On a project where I had approx 80 holes (laid out by hand), I found this to
work reasonably well.
Properly pointed and sharp punches should be used.

1. Lightly prick punch doing your best to hold punch square to the work,
and doing your best to tap the punch dead on so as
not to move the punch when struck. Check against layout lines. Slight
corrections can be made by holding punch at an
angle (pointing in direction you want to move) and hitting again.

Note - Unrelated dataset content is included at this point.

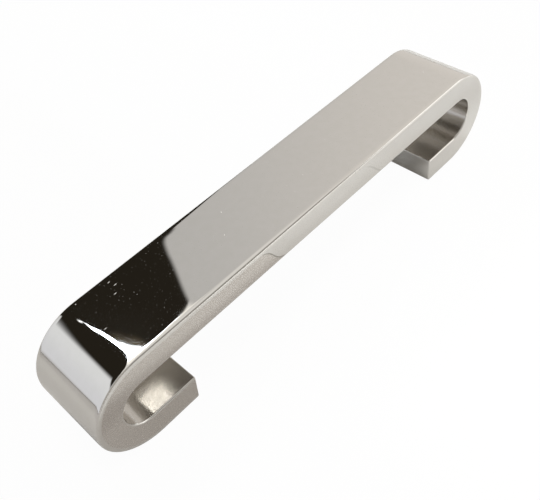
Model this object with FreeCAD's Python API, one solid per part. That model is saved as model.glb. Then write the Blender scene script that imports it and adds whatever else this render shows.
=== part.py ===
"""Arch pull handle for a cabinet door or a drawer front.

One piece of metal: a flat bar whose two ends curl under through a half turn into short feet that point
inwards. The bends are a little tighter below than above, and the feet's end faces lean back a little. The
flat undersides of the feet stand on the door, and a blind M4 hole in each takes a screw from behind. The
edges are rounded, as polishing leaves them.

Frame, in millimetres: the origin is on the mounting plane, midway between the two holes. X runs along
the bar, Y across it, and Z points away from the door.
"""

import FreeCAD, Part
import math
import os

# Driving dimensions
hole_spacing = 96.0
overall_length = 128.4
bar_width = 20.4
projection = 26.0
bar_thickness = 7.0
foot_thickness = 7.1
end_wall = 6.3
widest_height = 12.5
foot_length = 23.0
foot_end_lean = 0.6

# Edge rounding
outer_edge_radius = 0.5
inner_edge_radius = 0.4
foot_end_edge_radius = 0.3

# M4 blind tapped hole, drilled to the tap size
tap_drill_diameter = 3.3
drilled_depth = 4.8
drill_point_angle = 118.0
lead_in_diameter = 4.3

# Worked out from them
half_length = overall_length / 2
half_width = bar_width / 2
upper_bend_radius = projection - widest_height
upper_bend_x = half_length - upper_bend_radius
lower_bend_radius = widest_height
lower_bend_x = half_length - lower_bend_radius
inner_bend_radius = (projection - bar_thickness - foot_thickness) / 2
inner_bend_x = half_length - end_wall - inner_bend_radius
inner_bend_z = foot_thickness + inner_bend_radius
foot_end_x = half_length - foot_length
bar_underside_z = projection - bar_thickness
mid_bar_y = 0.0
tiny = 0.01


def point(x, z, y=mid_bar_y):
    return FreeCAD.Vector(x, y, z)


def line(start, end):
    return Part.LineSegment(start, end).toShape()


def arc(start, middle, end):
    return Part.Arc(start, middle, end).toShape()


def foot_end_x_at(z):
    """A foot's end face leans back from its top to the underside."""
    return foot_end_x + foot_end_lean * (1 - z / foot_thickness)


def side_outline():
    """Closed outline of the bar's side, in the plane of its near face."""
    y = -half_width
    right, left = 1, -1

    def quarter_bend(side, radius, flat_z):
        """A quarter turn from the flat at that height to the bend's widest point."""
        centre_x = half_length - radius
        rise = math.copysign(radius * math.sqrt(0.5), flat_z - widest_height)
        return arc(
            point(side * centre_x, flat_z, y),
            point(side * (centre_x + abs(rise)), widest_height + rise, y),
            point(side * half_length, widest_height, y),
        )

    def inner_bend(side):
        return arc(
            point(side * inner_bend_x, foot_thickness, y),
            point(side * (half_length - end_wall), inner_bend_z, y),
            point(side * inner_bend_x, bar_underside_z, y),
        )

    def foot_faces(side):
        underside = line(point(side * lower_bend_x, 0, y), point(side * foot_end_x_at(0), 0, y))
        end_face = line(
            point(side * foot_end_x_at(0), 0, y),
            point(side * foot_end_x, foot_thickness, y),
        )
        top = line(
            point(side * foot_end_x, foot_thickness, y),
            point(side * inner_bend_x, foot_thickness, y),
        )
        return [underside, end_face, top]

    grip_top = line(point(-upper_bend_x, projection, y), point(upper_bend_x, projection, y))
    grip_underside = line(
        point(inner_bend_x, bar_underside_z, y),
        point(-inner_bend_x, bar_underside_z, y),
    )
    edges = [grip_top, grip_underside]
    for side in (right, left):
        edges.append(quarter_bend(side, upper_bend_radius, projection))
        edges.append(quarter_bend(side, lower_bend_radius, 0))
        edges += [inner_bend(side), *foot_faces(side)]
    return Part.Wire(Part.__sortEdges__(edges))


def curled_bar():
    """The bar with sharp edges."""
    return Part.Face(side_outline()).extrude(FreeCAD.Vector(0, bar_width, 0))


def lies_in_a_side_face(edge):
    box = edge.BoundBox
    return box.YLength < tiny and abs(abs(box.Center.y) - half_width) < tiny


def lies_in_a_foot_end(edge):
    return all(abs(abs(end.X) - foot_end_x_at(end.Z)) < tiny for end in edge.Vertexes)


def is_outer_edge(edge):
    """An edge between a side face and the outer surface: the grip's top, the bends and the undersides."""
    box = edge.BoundBox
    on_top = box.ZMin > projection - tiny
    on_underside = box.ZMax < tiny
    round_the_bend = max(box.XMax, -box.XMin) > half_length - tiny
    return lies_in_a_side_face(edge) and (on_top or on_underside or round_the_bend)


def is_inner_edge(edge):
    return lies_in_a_side_face(edge) and not is_outer_edge(edge) and not lies_in_a_foot_end(edge)


def round_edges(solid, belongs, radius):
    rounded = solid.makeFillet(radius, [edge for edge in solid.Edges if belongs(edge)])
    return rounded.Solids[0]


def screw_hole(x):
    """What the drill and the lead-in take out of a foot, from its underside up."""
    radius = tap_drill_diameter / 2
    lead_in_radius = lead_in_diameter / 2
    lead_in_depth = lead_in_radius - radius
    point_height = radius / math.tan(math.radians(drill_point_angle / 2))
    outline = Part.makePolygon([
        point(x, 0),
        point(x + lead_in_radius, 0),
        point(x + radius, lead_in_depth),
        point(x + radius, drilled_depth),
        point(x, drilled_depth + point_height),
        point(x, 0),
    ])
    return Part.Face(outline).revolve(point(x, 0), FreeCAD.Vector(0, 0, 1), 360)


def handle():
    solid = curled_bar()
    solid = round_edges(solid, is_outer_edge, outer_edge_radius)
    solid = round_edges(solid, is_inner_edge, inner_edge_radius)
    solid = round_edges(solid, lies_in_a_foot_end, foot_end_edge_radius)
    for x in (-hole_spacing / 2, hole_spacing / 2):
        solid = solid.cut(screw_hole(x))
    return solid.Solids[0]


def main():
    os.makedirs("parts", exist_ok=True)
    body = handle()
    body.exportStep("parts/handle.step")
    box = body.optimalBoundingBox()
    print("handle", body.ShapeType, "valid", body.isValid(), "faces", len(body.Faces))
    print("size", round(box.XLength, 3), round(box.YLength, 3), round(box.ZLength, 3))
    print("volume mm3", round(body.Volume, 1))


main()
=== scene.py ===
"""Looks of the arch pull handle: one polished bar that curls under at both ends into inward feet."""

import math

import bpy
from mathutils import Matrix, Vector


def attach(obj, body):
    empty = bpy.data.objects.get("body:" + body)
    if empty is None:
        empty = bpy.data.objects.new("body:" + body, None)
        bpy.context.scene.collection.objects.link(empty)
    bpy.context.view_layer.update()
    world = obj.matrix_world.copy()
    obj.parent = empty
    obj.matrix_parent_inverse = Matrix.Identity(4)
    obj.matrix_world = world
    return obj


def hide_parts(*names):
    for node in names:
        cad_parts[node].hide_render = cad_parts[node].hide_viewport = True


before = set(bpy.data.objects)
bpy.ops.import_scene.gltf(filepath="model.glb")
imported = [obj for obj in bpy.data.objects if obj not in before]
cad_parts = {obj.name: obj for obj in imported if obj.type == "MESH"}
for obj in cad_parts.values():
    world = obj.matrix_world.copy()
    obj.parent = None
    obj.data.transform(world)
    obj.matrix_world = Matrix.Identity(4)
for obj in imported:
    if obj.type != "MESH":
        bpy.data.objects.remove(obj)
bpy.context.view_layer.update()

millimetre = 0.001

# Sizes of the handle in millimetres, as in the part's source
bar_width = 20.4
projection = 26.0
bar_thickness = 7.0
foot_thickness = 7.1
foot_end_x = 41.2
foot_end_lean = 0.6
widest_height = 12.5
upper_bend_x = 50.7
upper_bend_radius = 13.5
lower_bend_x = 51.7
lower_bend_radius = 12.5
inner_bend_x = 51.95
inner_bend_z = 13.05
inner_bend_radius = 5.95
inner_edge_radius = 0.4
foot_end_edge_radius = 0.3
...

2. When satisfied with location, use a center punch to deepen the
indentation, again keeping everything square and striking
the punch dead on.

3. Since my drill press is el cheapo and has quite a bit of wobble, I used
a small drill (.030 inch or so) to drill to a depth of
approx. 1/16 inch. A drill this small will 'bend' slightly and go into
your center punched indent. If the center drill you're
going to be using is relatively small, might want to follow with a
second drill, slightly smaller than the center drill pilot.
Center drills have a nasty habit of clogging with chips and breaking.

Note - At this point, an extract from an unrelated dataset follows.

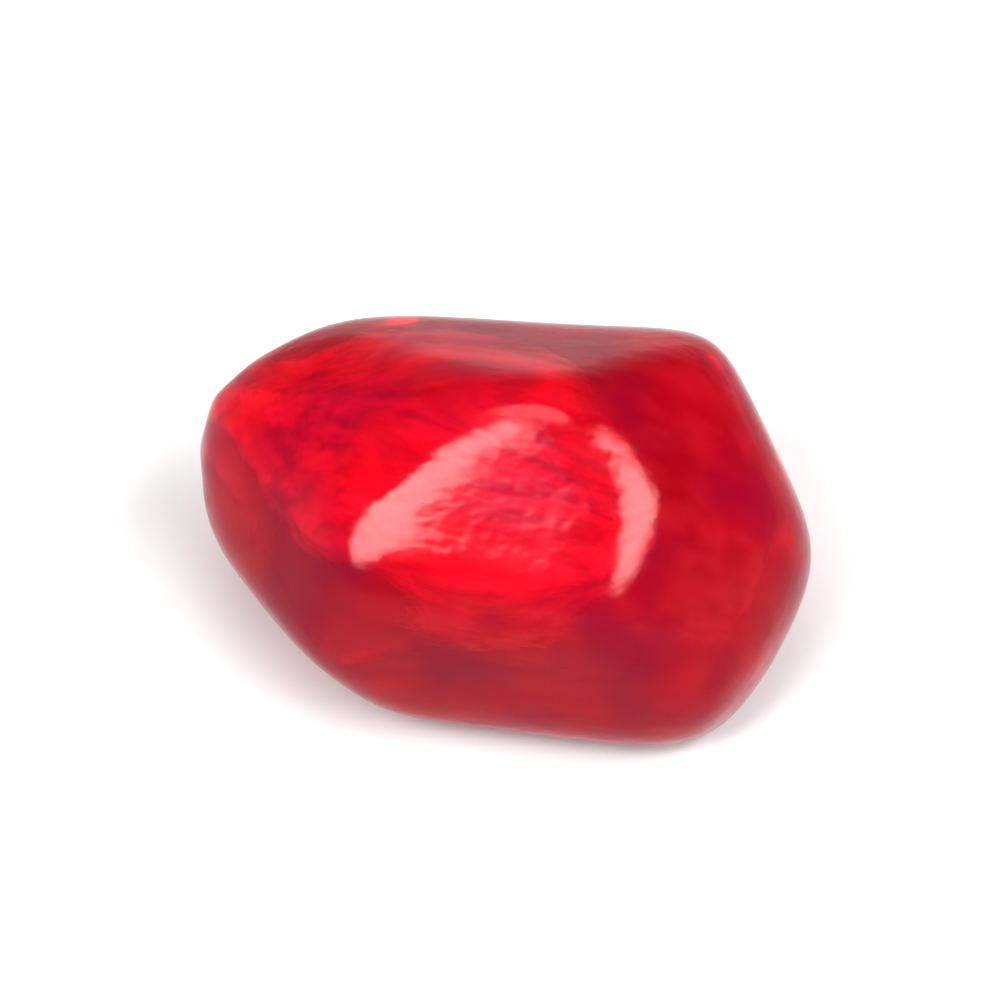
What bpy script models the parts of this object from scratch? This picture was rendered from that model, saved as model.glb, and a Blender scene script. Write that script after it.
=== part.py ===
"""One pomegranate aril, picked clean of the fruit and lying on one of its own flat sides.

Metres, +Z up. The aril's long axis runs along X: the hilum, where it hung from the pith, is at -X, and
the broad outer end, which faced the rind, is at +X. The origin is under the middle of the aril, on the
surface that it lies on.

An aril swells against its neighbours inside the fruit, so it is a drop pressed into flat sides with
rounded edges. Here each side is a plane, and the skin is where all the planes meet, softened.
"""

import math

import bmesh
import bpy
from mathutils import Vector

# Driving dimensions
LENGTH = 0.0112  # hilum end to outer end
WIDTH = 0.0075
HEIGHT = 0.0069  # resting side to top

# The skin
SEGMENTS = 20  # quads along each edge of the cube that the skin is drawn out from
EDGE_SHARPNESS = 17.0  # a higher power gives crisper edges between the flat sides

# Each flat side: degrees round X (0 is +Y, 90 is +Z), degrees it leans towards +X, and its distance from
# the middle. The distances only set proportions: the finished aril is scaled to the driving dimensions.
BELT = (
    (270, 0, 3.25),  # resting side
    (322, 0, 3.60),
    (16, -8, 3.55),
    (66, -7, 3.50),  # top
    (134, 5, 3.52),  # broad upper front side
    (184, 7, 3.52),
    (230, 4, 3.75),
)
SHOULDERS = (  # where the top slopes down to the two ends
    (104, -29, 3.72),
    (98, 34, 4.17),
)
HILUM_TAPER = (
    (156, -43, 4.05),
    (224, -36, 3.90),
    (292, -40, 3.80),
    (4, -40, 4.20),
    (62, -40, 4.75),
)
OUTER_END = (
    (44, 56, 4.85),
    (140, 45, 4.36),
    (222, 50, 5.20),
    (300, 45, 4.55),
    (0, 44, 4.60),
    (200, 78, 5.10),  # the face that pressed on the rind
)
HILUM_END = ((200, -82, 5.10),)
FLAT_SIDES = BELT + SHOULDERS + HILUM_TAPER + OUTER_END + HILUM_END
REST_PLANE = -3.12  # where the resting side is cut flat, in the same units

# The hilum, a low nub on the blunt tapered end
HILUM_DIRECTION = Vector((-0.95, 0.26, -0.10)).normalized()
HILUM_REACH = 0.06  # how far it stands out, as a share of the skin's distance there
HILUM_SPREAD = 0.17  # its half width, in radians seen from the middle

SKIN_COLOUR = (0.62, 0.01, 0.03, 1.0)
SKIN_ROUGHNESS = 0.12


def side_normal(around, lean):
    """The outward direction of a flat side."""
    turn, tilt = math.radians(around), math.radians(lean)
    return Vector((math.sin(tilt), math.cos(tilt) * math.cos(turn), math.cos(tilt) * math.sin(turn)))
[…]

4. I followed this with a center drill, going deep enough so as the
countersunk portion was slightly larger (+ .020 dia.)
than my finished hole size. The countersink allows the final drill
to have only a small amount of material to remove
before reaching actual size and consequently helps hold location.

5. Then drill to final size if your machine, setup, etc. are up to the
task. A twist drill, like any cutting tool, performs best
when operating at proper sfm and feed. For example, in mild steel, a
1/8 dia. twist drill should run about 3200 rpm.
My drill press doesn't go that fast, so 'lighter' feed is used in
order not to force the drill.
Note that even 'perfect' drilled holes will probably drill oversize
to some extent.

6. Probably most critical to maintaining location and drilling a
'straight' hole is having a properly sharpened twist drill.
A properly sharpened drill should produce chips the same thickness and
width from both cutting edges. Most job
shops try to ensure this by starting with NEW high quality cutting
tools.
Keep in mind that if the workpiece is clamped in such a way that your
carefully located hole is not central to the
spindle axis, your location may be lost and you may end up with the
hole not being 'straight'.

Rigid machine spindles, sufficient horsepower, controlled feed rates, flood
coolant, etc. allow one to skip the small pre-drilling, etc. and are an
ideal situation for spotting drills as opposed to centerdrills.

Good luck!




"Bill Schwab" wrote in message
nk.net...
Jon,

The reamer follows the centroid of the hole, which has no guarantee of
being
anywhere near where you wanted the hole. So, better drilling techniques
will also give you a better final hole size. For almost any job where I
want
a hole to line up with something, I use a milling machine, clamp the work
in
a vise or to the table, and start the hole with a center drill first.
Once the
center drill has made a pretty good starting hole, the twist drill will
follow
with a lot less of this shuddering, and the final hole will be both more
round
and closer to where I started it. I usually get hole locations within a
few
thousandth of an inch of intended position this way. Using a center
punch
and then drilling directly with a jobber's length drill, the hole
position can
drift 25 thousandths of an inch, or even more.


How much of a hole do you drill with the center? I've been following
Harold's recommendation to touch the work to make a mark and check the
location before doing further damageg - two fewer pieces of scrap and
counting. If where I intended, I enlarge the mark, but my gut sense
reading the above is that I should be doing more??